Content creators are flipping the traditional agency model on its head, with a growing number of shops recruiting creators as in-house creatives or strategists to help meet a surge in demand from clients to create viral content—particularly on TikTok.
“[Creators] are the modern way in which we have to build production teams,” said Jamie Falkowski, chief creative officer at Day One Agency. Over the past few years, the creative agency has hired several in-house creators to meet soaring TikTok content needs from clients such as Chipotle and Converse, and to keep up with the platform’s rapid trend cycle, he said.
“When you have to make such a huge volume of short-form [videos] to be able to reach all the different [internet] niches and to be able to show up in all these different spaces for brands, we can’t just go in and do a two-day shoot that delivers one 30-second video,” Falkowski said. “It’s much more effective to go and create a whole family of assets with a number of creators.”
More: How Day One Agency immerses brands in internet culture
Though dozens of agencies with clients seeking to reach young consumers through TikTok are now hiring creators as full-time employees or freelancers, many of them have only begun doing so within the past year or so. As recently as 2021, just two agencies—Dentsu Creative and VaynerMedia—had incorporated content creators into their full-time staff, said Krystle Watler, TikTok’s head of creative agency partnerships, North America. “Now, I can’t even list [the agencies] off for you, because so many of them are leaning this way,” she said.
Just last week, Razorfish launched its “Razorfish Creator Colab,” which leverages in-house creators as social strategists and video content producers.
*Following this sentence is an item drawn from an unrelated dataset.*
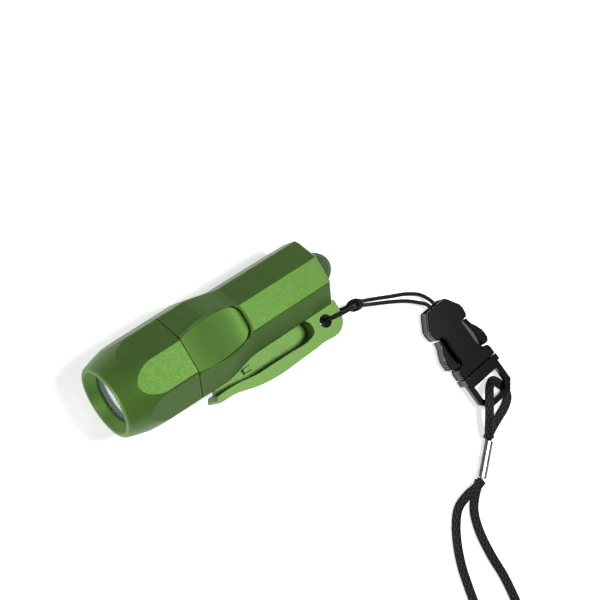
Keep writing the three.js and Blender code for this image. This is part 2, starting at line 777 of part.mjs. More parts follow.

For the Publicis Groupe agency, the new offering isn’t only about streamlining the creation of TikTok videos but also harnessing the creators’ familiarity with platform trends and content formats that perform well on TikTok, Cristina Lawrence, Razorfish’s executive VP of consumer and content experience, said in the agency’s announcement.
In December 2022, Edelman began connecting clients such as Marshalls and TJ Maxx to a roster of creators to produce videos for those brands’ TikTok channels through its “Creator Bench” program. As of last May, the firm was working with about 70 creators on the program.